··· Source data

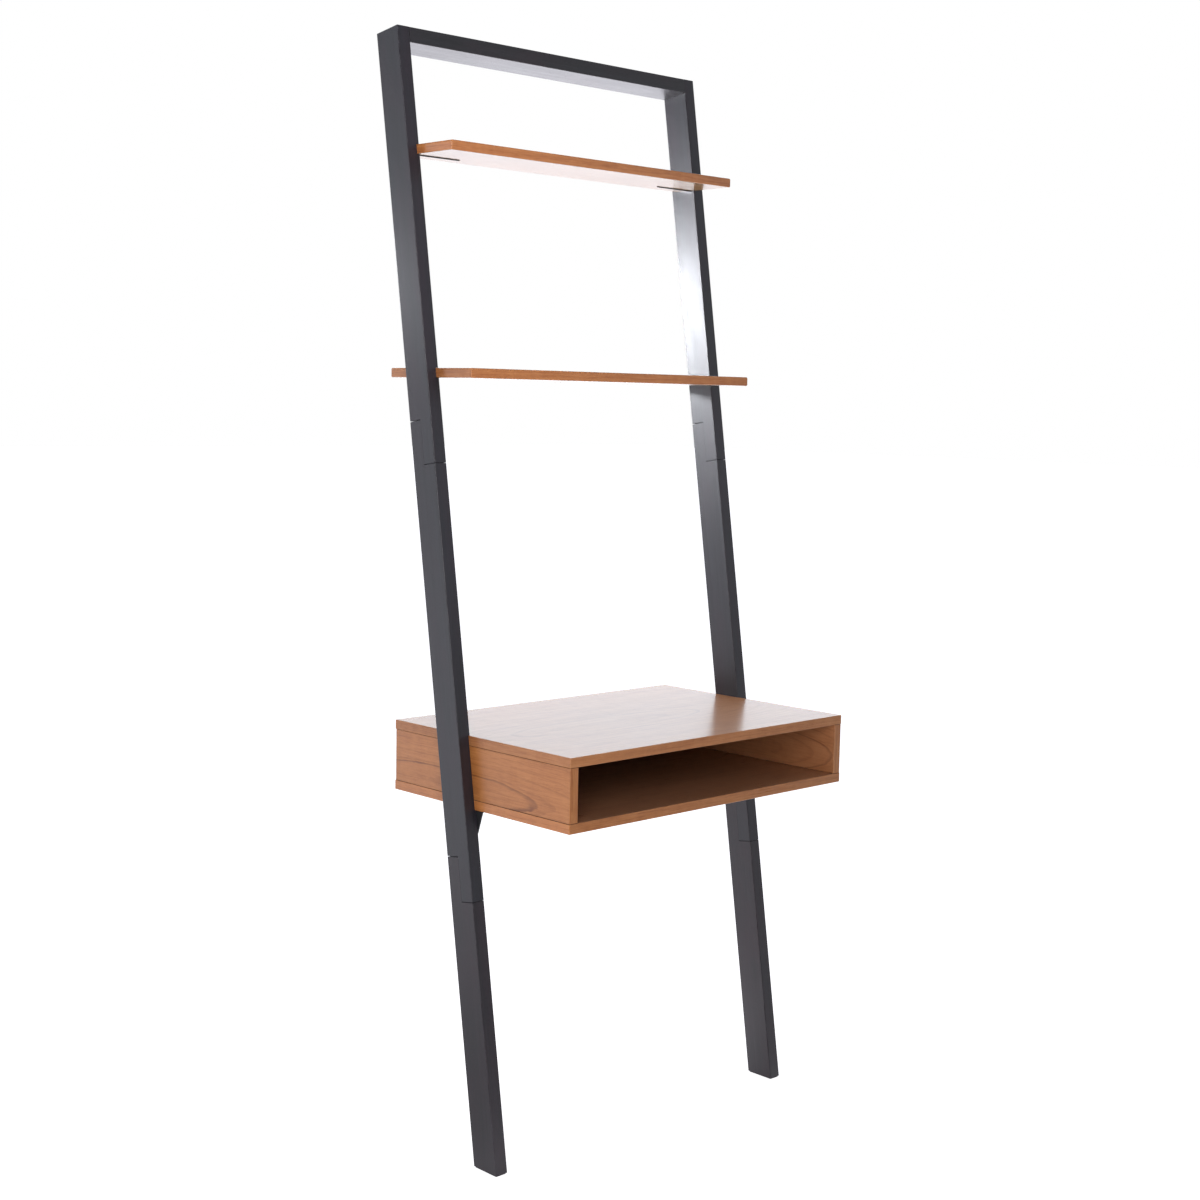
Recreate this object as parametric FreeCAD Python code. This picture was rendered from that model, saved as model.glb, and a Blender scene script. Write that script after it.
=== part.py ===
import FreeCAD, Part
import os, math
from FreeCAD import Vector as V

# ---------------------------------------------------------------------------
# Leaning ladder desk: two raked black stiles, each made of three lengths
# joined end to end by half-lap joints, a top rail, two wood shelves and an
# open-fronted wood desk box housed in the stiles.
#
# Frame: +Z up, +X to the user's right, +Y towards the wall.  The model is
# built with y = 0 on the line where the raked front plane of the stiles meets
# the floor, then moved along Y so that the origin is at the centre of the
# footprint of the whole object, on the floor.  All lengths in millimetres.
# ---------------------------------------------------------------------------

# frame
LEAN = 8.75            # rake of the stiles from the vertical, degrees
INNER_GAP = 720.0      # clear width between the stiles
STILE_T = 27.0         # stile thickness, across the width
STILE_D = 62.0         # stile depth, square to its length
TOP_Z = 2060.0         # height of the front top corner of the stiles
RAIL_H = 28.5          # height of the top rail, square to its length
STILE_EASE = 1.5       # radius on the long edges of the frame
TOP_EASE = 1.0         # radius round the top end of a stile

# half-lap joints, measured along the stile from the floor line
LAP_LOW = 495.0        # front shoulder of the lower lap
LAP_MID = 1290.0       # front shoulder of the middle lap
LAP_LEN = 83.0         # length of a lap, front shoulder to rear shoulder
LAP_FACE_GAP = 0.2     # gap between the two lapped faces
LAP_FRONT_GAP = 0.8    # open seam at a front shoulder
LAP_REAR_GAP = 1.4     # open seam at a rear shoulder
LAP_BOLT_END = 21.0    # bolt distance from each shoulder

# desk box
DESK_TOP_Z = 785.5     # writing surface above the floor
DESK_H = 133.5         # outer height of the box
DESK_W = 727.0         # outer width, both ends housed in the stiles
DESK_FRONT_Y = -151.5
DESK_D = 488.0
PANEL_T = 18.0         # top and bottom panels
SIDE_T = 19.0          # side panels
SIDE_INSET = 0.5       # sides sit this far in from the ends of top and bottom
SIDE_FRONT_INSET = 0.5
SIDE_REAR_INSET = 1.5
PANEL_EASE = 1.2
REAR_CHAMFER = 0.5     # the rear edges of top and bottom are only broken
BACK_T = 6.0
BACK_Y = 322.0         # front face of the back panel
GROOVE_DEPTH = 5.0

# shelves
SHELF_T = 18.0
SHELF_W = 732.0        # both ends housed in the stiles
SHELF_EASE = 2.0
SHELF_END_EASE = 3.2   # the arrises across the ends are rounded a little more
UPPER_Z, UPPER_FRONT_Y, UPPER_D = 1830.0, 184.0, 147.0
MIDDLE_Z, MIDDLE_FRONT_Y, MIDDLE_D = 1427.7, 122.2, 233.0
HOUSING_CLEAR = 0.2    # clearance over the top and at the end of a housing

# steel blade supports let into the ends of the shelves
KERF_BACK = 8.7        # kerf centre behind the stile front, at the underside
KERF_W, KERF_DEPTH, KERF_LEN = 3.0, 13.3, 103.0
BLADE_T, BLADE_H, BLADE_LEN = 2.5, 11.8, 100.0
# how far each pair of blades stands below the underside, clear of the stile; the middle pair
# ends just inside its kerf
UPPER_PROUD, MIDDLE_PROUD = 1.8, -0.3
FLANGE_LEN = 38.0

# steel angle brackets under the desk
BR_T = 2.5             # plate thickness
BR_NOSE = 17.2         # how far the upright leaf stands in front of the stile
BR_DROP = 48.0         # height of the upright leaf
BR_LEAF = 35.0         # width of the level leaf
BR_OUT_R = 4.0

# hardware
BOLT_R, BOLT_HEAD_R, BOLT_HEAD_H = 3.0, 5.0, 6.0
CBORE_R, CBORE_DEPTH = 5.5, 7.5
INSERT_R, INSERT_LEN = 4.8, 13.0
DOWEL_R = 4.0
FIT = 0.05             # radial clearance round a dowel, bolt or screw
PAD_T = 2.0
HANGER_X = 203.0       # wall hanger plates, either side of the centre
HANGER_W, HANGER_H, HANGER_T = 44.0, 18.0, 2.0

th = math.radians(LEAN)
TAN, COS, SIN = math.tan(th), math.cos(th), math.sin(th)
G = INNER_GAP / 2.0
U_TOP = TOP_Z / COS
DEPTH_Y = STILE_D / COS        # level depth of a raked stile
DESK_BOTTOM_Z = DESK_TOP_Z - DESK_H
MID_V = STILE_D / 2.0


def box(x0, x1, y0, y1, z0, z1):
    return Part.makeBox(abs(x1 - x0), abs(y1 - y0), abs(z1 - z0),
                        V(min(x0, x1), min(y0, y1), min(z0, z1)))


def rake(shape):
    """Turn a shape built upright so that it leans back towards the wall."""
    s = shape.copy()
    s.rotate(V(0, 0, 0), V(1, 0, 0), -LEAN)
    return s


def mirror_x(shape):
    return shape.mirror(V(0, 0, 0), V(1, 0, 0))


def rounded_bar(a0, a1, b0, b1, r, plane, lo, hi):
    """A bar with an eased rectangular section, swept along one axis.
    plane 'xy' sweeps along Z, plane 'yz' sweeps along X."""
    k = r * (1 - math.sqrt(0.5))

    def P(a, b):
        return V(a, b, lo) if plane == "xy" else V(lo, a, b)
    e = [Part.LineSegment(P(a0 + r, b0), P(a1 - r, b0)),
         Part.Arc(P(a1 - r, b0), P(a1 - k, b0 + k), P(a1, b0 + r)),
         Part.LineSegment(P(a1, b0 + r), P(a1, b1 - r)),
         Part.Arc(P(a1, b1 - r), P(a1 - k, b1 - k), P(a1 - r, b1)),
         Part.LineSegment(P(a1 - r, b1), P(a0 + r, b1)),
         Part.Arc(P(a0 + r, b1), P(a0 + k, b1 - k), P(a0, b1 - r)),
         Part.LineSegment(P(a0, b1 - r), P(a0, b0 + r)),
         Part.Arc(P(a0, b0 + r), P(a0 + k, b0 + k), P(a0 + r, b0))]
    face = Part.Face(Part.Wire([s.toShape() for s in e]))
    return face.extrude(V(0, 0, hi - lo) if plane == "xy" else V(hi - lo, 0, 0))


def eased_box(x0, x1, y0, y1, z0, z1, r):
    b = box(x0, x1, y0, y1, z0, z1)
    return b.makeFillet(r, b.Edges)


def desk_panel(x0, x1, y0, y1, z0, z1, r):
    """A board with rounded front and side edges and plain, broken rear edges."""
    b = box(x0, x1, y0, y1, z0, z1)
    b = b.makeFillet(r, [e for e in b.Edges if e.BoundBox.YMin < y1 - 1e-6])
    return b.makeChamfer(REAR_CHAMFER, [e for e in b.Edges if e.BoundBox.YMin > y1 - 1e-6])


def cyl(r, base, direction, length):
    return Part.makeCylinder(r, length, base, direction)


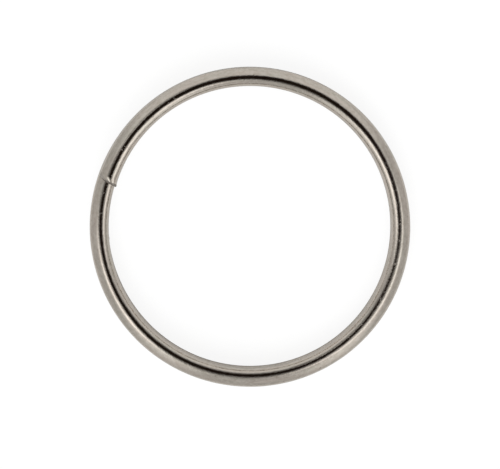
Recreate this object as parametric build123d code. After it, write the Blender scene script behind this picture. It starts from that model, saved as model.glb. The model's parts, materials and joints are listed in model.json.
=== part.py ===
from build123d import *
from math import cos, pi, radians, sin
import os

# Split ring: one length of round wire wound into a close coil of nearly two turns, so that
# each turn lies on the next all the way round. It lies as it comes to rest on flat ground:
# on its lower end, and on the wire across the ring from that end.
#
# Lengths are in millimetres. Angles are in degrees, anticlockwise from +X as seen from
# above. The origin is on the ground, under the middle of the ring.

# Coil
outer_diameter = 32.0
wire_diameter = 1.9
turn_gap = 0.05

# Where the wire stops, below and above
lower_end_angle = 185.0
upper_end_angle = 162.5

# How far each end has sprung from the round, and over what part of the turn
lower_end_spring_out = 0.10
lower_spring_span = 40.0
upper_end_spring_in = 0.15
upper_spring_span = 60.0

# Sheared end: a flat face, slanted to reach further on the inside of the ring
shear_slant = 11.5
shear_edge_radius = 0.08

# Rim rolled over by the shear: a second slant, past the first one on the centre line, with
# a well rounded edge that is widest at the outside of the ring
roll_slant = 26.0
roll_lead = 0.12
roll_edge_radius = 0.30

# Angle wound by each arc of the centre line, and wire to spare at each end
arc_angle = 30.0
spare_length = 2.8

# Values that follow
wire_radius = wire_diameter / 2
coil_radius = outer_diameter / 2 - wire_radius
pitch = wire_diameter + turn_gap
wound_angle = 720.0 - (lower_end_angle - upper_end_angle)
spare_angle = spare_length / coil_radius * 180.0 / pi
climb = pitch / (2 * pi * coil_radius)


def spring(angle_to_end, span, amount):
    """How far the wire has moved: nothing up to the span, then growing as a square."""
    share = max(0.0, 1.0 - angle_to_end / span)
    return amount * share**2


def outward(turned):
    """Level direction from the middle of the ring, at an angle wound from the lower end."""
    angle = radians(lower_end_angle + turned)
    return Vector(cos(angle), sin(angle), 0)


def centre_line_point(turned):
    """Point on the wire's centre line, at an angle wound from the lower end."""
    radius = coil_radius
    radius += spring(turned, lower_spring_span, lower_end_spring_out)
    radius -= spring(wound_angle - turned, upper_spring_span, upper_end_spring_in)
    height = wire_radius + pitch * turned / 360.0
    return outward(turned) * radius + Vector(0, 0, height)


def centre_line():
    """The wire's centre line, as arcs that each run on from the last, with wire to spare."""
    whole_angle = wound_angle + 2 * spare_angle
    arc_count = round(whole_angle / arc_angle)
    turned = [whole_angle * index / arc_count - spare_angle for index in range(arc_count + 1)]
    way = centre_line_point(turned[0] + 1) - centre_line_point(turned[0] - 1)
    arcs = []
    for start, end in zip(turned, turned[1:]):
        arc = TangentArc(centre_line_point(start), centre_line_point(end), tangent=way)
        way = arc % 1
        arcs.append(arc)
    return Wire(arcs)


def wound_wire():
    """The round coil, with wire to spare past each end."""
    path = centre_line()
    section = Plane(origin=path @ 0, z_dir=path % 0) * Circle(wire_radius)
    return sweep(section, path=path)


def end_axes(turned, onward):
    """Axes at an end of the wire: X along it and out of the end, Y to the ring's outside."""
    across = outward(turned)
    out_of_end = (Vector(0, 0, 1).cross(across) + Vector(0, 0, climb)) * onward
    return Plane(
        origin=centre_line_point(turned),
        x_dir=out_of_end,
        z_dir=out_of_end.cross(across),
    )


def shear(wire, lead, slant, edge_radius):
    """Cut both ends of the wire to a slanted face, and round the edges of the two faces."""
    spare_wire = Box(
        2 * spare_length,
        4 * wire_diameter,
        pitch,
        align=(Align.MIN, Align.CENTER, Align.CENTER),
    )
    face_places = [
        end_axes(turned, onward) * Pos(lead, 0, 0) * Rot(0, 0, slant)
        for turned, onward in ((0.0, -1), (wound_angle, 1))
    ]
    for place in face_places:
        wire -= place * spare_wire
    flat_faces = wire.faces().filter_by(GeomType.PLANE)
    cut_faces = [flat_faces.sort_by_distance(place.position)[0] for place in face_places]
    return fillet([edge for face in cut_faces for edge in face.edges()], edge_radius)


def ground_plane():
    """The plane that the coil comes to rest on.

    It touches the underside at the lower end, and across the ring, half a pitch higher,
    where it also follows the climb of the wire.
    """
    far_side = outward(180.0)
    far_way = Vector(0, 0, 1).cross(far_side)
    normal = Vector(0, 0, 1) - far_side * (pitch / 4 / coil_radius) - far_way * climb
    return Plane(origin=(0, 0, pitch / 4), x_dir=Vector(0, 1, 0).cross(normal), z_dir=normal)


def split_ring():
    """The whole ring, lying on the ground."""
    wire = wound_wire()
    wire = shear(wire, roll_lead, roll_slant, roll_edge_radius)
    wire = shear(wire, 0.0, shear_slant, shear_edge_radius)
    lying_wire = ground_plane().location.inverse() * wire
    return Pos(0, 0, -lying_wire.bounding_box().min.Z) * lying_wire


os.makedirs("parts", exist_ok=True)
export_step(split_ring(), "parts/split_ring.step")
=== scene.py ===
import json
from math import cos, pi, radians, sin, tan

import bpy
from mathutils import Matrix, Vector

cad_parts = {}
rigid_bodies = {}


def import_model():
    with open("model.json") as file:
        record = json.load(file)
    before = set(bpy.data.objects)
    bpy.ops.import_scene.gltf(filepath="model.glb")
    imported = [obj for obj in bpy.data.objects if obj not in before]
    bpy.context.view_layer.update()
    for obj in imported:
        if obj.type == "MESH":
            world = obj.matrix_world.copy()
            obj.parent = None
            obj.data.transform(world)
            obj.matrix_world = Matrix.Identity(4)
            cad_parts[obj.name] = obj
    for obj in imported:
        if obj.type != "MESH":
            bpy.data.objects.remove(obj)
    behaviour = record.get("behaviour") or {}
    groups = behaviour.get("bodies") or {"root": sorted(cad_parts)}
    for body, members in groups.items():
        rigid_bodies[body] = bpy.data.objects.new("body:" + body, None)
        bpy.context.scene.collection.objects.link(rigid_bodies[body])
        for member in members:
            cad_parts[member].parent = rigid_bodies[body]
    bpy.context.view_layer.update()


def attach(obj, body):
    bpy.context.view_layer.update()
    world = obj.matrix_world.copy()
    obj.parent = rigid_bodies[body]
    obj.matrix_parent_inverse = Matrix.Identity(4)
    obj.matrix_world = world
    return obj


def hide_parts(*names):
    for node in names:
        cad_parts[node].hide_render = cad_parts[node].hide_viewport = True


# A split ring: one drawn wire, sheared at both ends and wound into a close coil of nearly
# two turns. Lengths are in millimetres and are turned to metres by mm(). Angles are in
# degrees, anticlockwise from +X as seen from above. Colours are red, green and blue.

# The coil, as the solid has it
outer_diameter = 32.0
wire_diameter = 1.9
turn_gap = 0.05
lower_end_angle = 185.0
upper_end_angle = 162.5
lower_end_spring_out = 0.10
lower_spring_span = 40.0
upper_end_spring_in = 0.15
upper_spring_span = 60.0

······

Exercise details:
From the data above, copy each line that holds "None".

Reply:
            obj.parent = None
        rigid_bodies[body] = bpy.data.objects.new("body:" + body, None)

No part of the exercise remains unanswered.